Re: change to the section on user testing

> I disagree with the impression of the section that most of our content does not belong in wcag

Hi Lisa,

I think we need to resolve something around what testable means to different people, as you keep saying that everything proposed is testable and universally applicable, whereas others (including me) disagree.

It means we are using the same words with slightly different meaning, so we should come to a shared understanding.

When I say ‘testable’ in a WCAG sense, I think we can agree that it means two different people looking at a page would come up with the same result, agreed?

There are lots of good, useful, “accessibility requirements” that do not fit into the WCAG 2.x conformance model. Anything which uses terms like “common” (e.g. common input errors), “easily” (e.g. identifiable and available to the user), “important” (e.g. management blocks), “main” (e.g. main purpose), will not work in WCAG.

They do not work in WCAG 2.x because they do not fit into the model of a statement you can apply to any web content and get a true/false/NA answer. They might be ‘testable’ in a narrow confines, for particular types of site, and/or in a particular language, but they are not universally applicable.

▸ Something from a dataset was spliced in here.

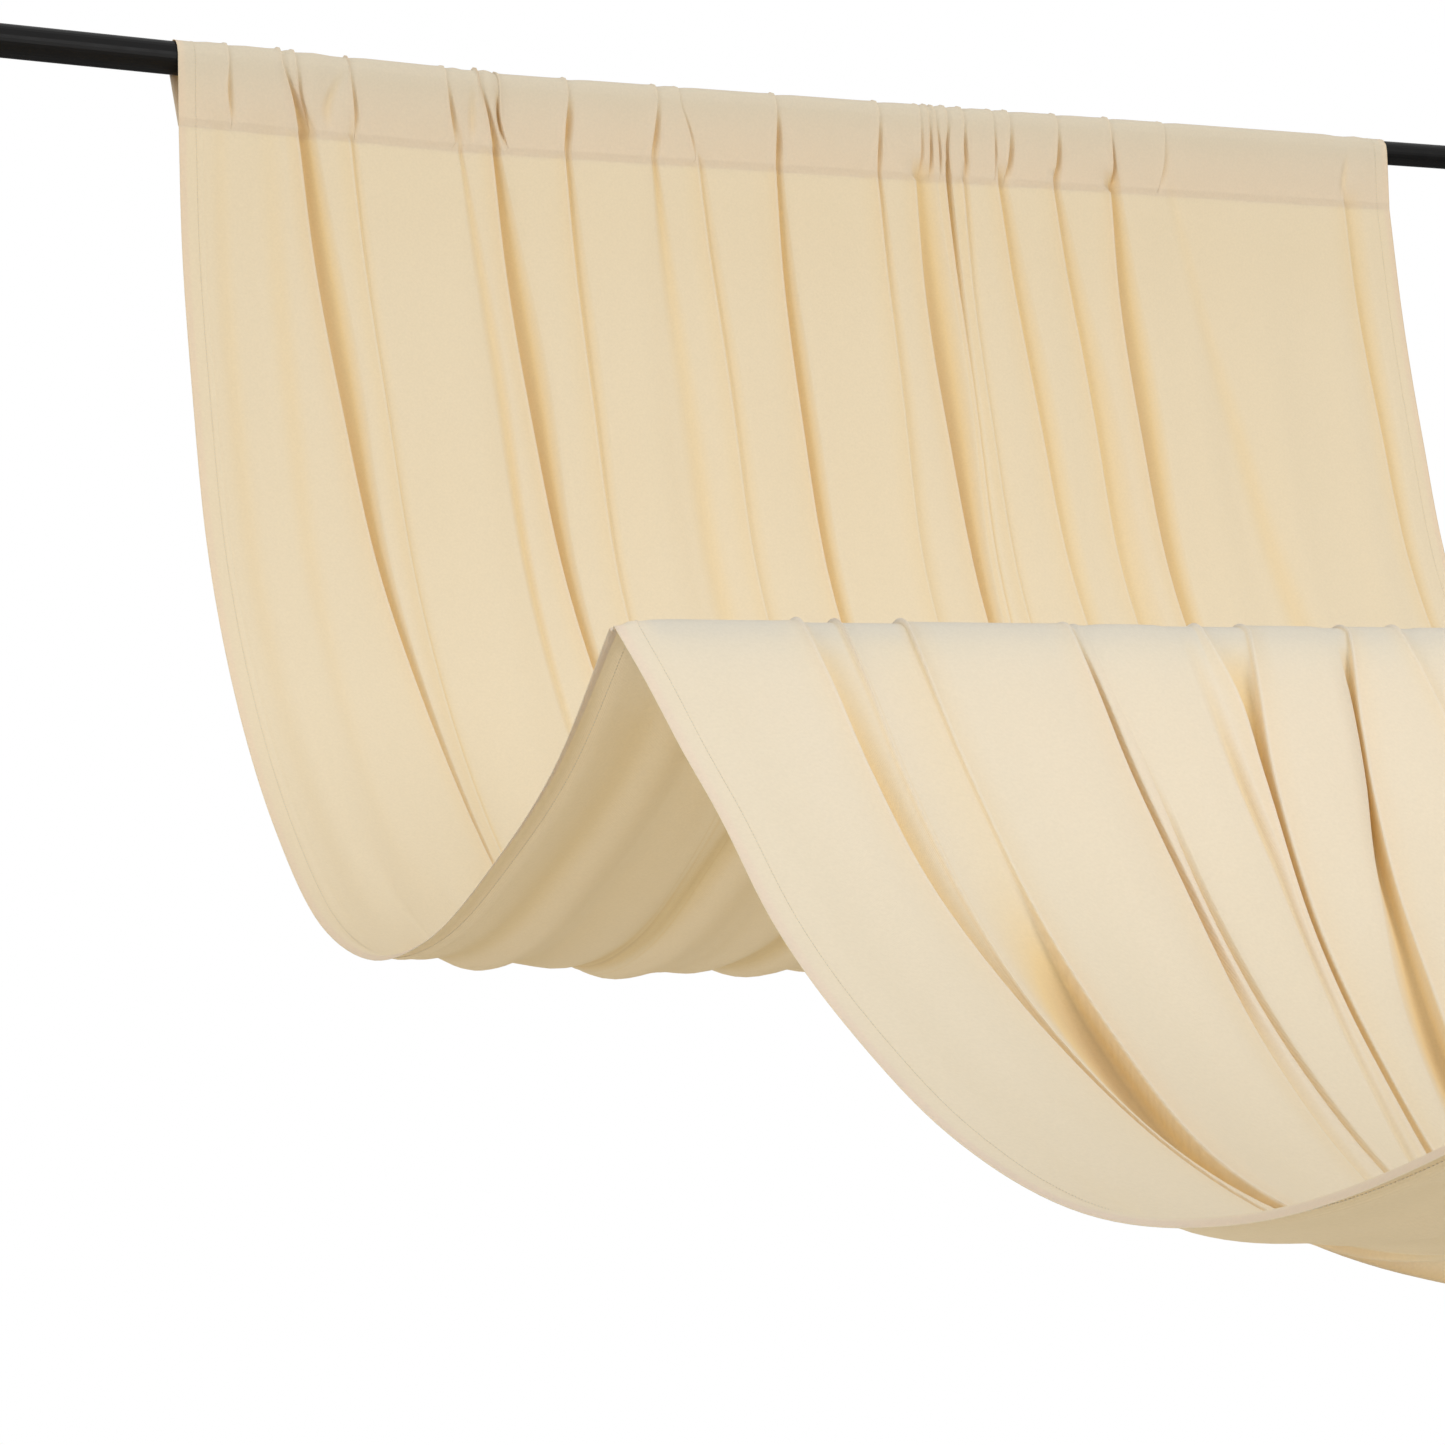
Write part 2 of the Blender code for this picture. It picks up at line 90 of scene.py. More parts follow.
# One row for each fold of a bay: where its left edge lies across the cloth at each of the bay's shares,
# its width and depth at all but the last, how far its rolled edge stands up on a pole, and its section,
# which has its lip on the left unless another is named
Fold = namedtuple("Fold", "places widths depths roll section", defaults=("lip_left",))
BACK_SHARES = (0.0, 0.1, 0.25, 0.42, 1.0)
BACK_FOLDS = (
    Fold((.026, .024, .024, .026, .06), (.026, .03, .034, .034), (.001, .0022, .002, .0006), .0012, "soft"),
    Fold((.07, .074, .08, .088, .1), (.034, .036, .034, .03), (.001, .0025, .0022, .0007), .0012, "soft"),
    Fold((.118, .134, .162, .188, .131), (.019, .03, .015, .006), (.0125, .014, .012, .006), .004),
    Fold((.171, .185, .2, .208, .16), (.008, .012, .012, .012), (.003, .0022, .0016, .0006), .0015),
    Fold((.281, .295, .31, .315, .24), (.007, .021, .016, .014), (.003, .004, .005, .0024), .0022, "soft"),
    Fold((.318, .332, .354, .37, .333), (.01, .028, .016, .008), (.0105, .0135, .0125, .006), .004),
    Fold((.396, .406, .412, .416, .38), (.008, .015, .012, .012), (.006, .005, .003, .0012), .0026),
    Fold((.489, .493, .497, .5, .446), (.01, .03, .04, .04), (.005, .0036, .0036, .002), .002, "soft"),
    Fold((.543, .558, .562, .563, .52), (.008, .014, .018, .018), (.003, .004, .003, .0012), .0018),
    Fold((.63, .636, .641, .645, .556), (.009, .017, .018, .012), (.008, .011, .011, .0042), .003),
    Fold((.748, .757, .752, .748, .69), (.006, .014, .02, .02), (.005, .004, .003, .0012), .0024),
    Fold((.793, .801, .813, .809, .8), (.026, .036, .02, .012), (.007, .013, .013, .0048), .003),
    Fold((.829, .842, .84, .83, .85), (.008, .006, .006, .006), (.013, .003, .001, .0003), .0022),
    Fold((.85, .858, .862, .86, .88), (.008, .01, .012, .012), (.004, .0018, .0015, .0006), .0022),
    Fold((.892, .912, .924, .93, .915), (.014, .023, .025, .022), (.007, .007, .0055, .0024), .0028),
    Fold((.96, .982, .99, .996, .93), (.01, .026, .032, .028), (.006, .007, .0055, .0024), .003),
    Fold((1.031, 1.036, 1.044, 1.052, 1.06), (.015, .034, .028, .016), (.01, .013, .012, .0048), .004),
    Fold((1.098, 1.128, 1.16, 1.172, 1.19), (.02, .034, .044, .044), (.001, .0022, .0034, .002),
         .0016, "soft"),
    Fold((1.336, 1.349, 1.355, 1.35, 1.3), (.026, .026, .018, .012), (.004, .007, .006, .0024), .0012),
)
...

That is not a value judgement, they are not less important, and the effort to force them into content requirements has highlighted that limitation starkly (at least to me).

There is also the point that trying to make these requirements into content requirements is the wrong tool for the job. Many of them are best found and dealt with using (inclusive) user-centred-design, because they need to optimise an interface, they are not binary choices. E.g. improving navigation is entirely contextual, and using an arbitrary dictionary for the terms you can use is counter-productive.

In silver I would like to see it incorporate process aspects so that (like the ISO quality / security standards) organisations have to go through a particular process and demonstrate they have tested things. That is a better tool for the job.

In the meantime, if I tweak the first paragraph to this, does anyone else object to section 1.2<https://rawgit.com/w3c/coga/transfer-usable-to-html/content-usable/usable.html#accessibility_guidance>? (It was in the google doc for several weeks before this.)

“Many aspects of making things usable for people are closely associated with the context, and what is appropriate in one context is not always appropriate elsewhere. This means it is very difficult to provide guidelines that are always true or false for every context which means they are either difficult for one person to test without user input, or do not apply to every website.”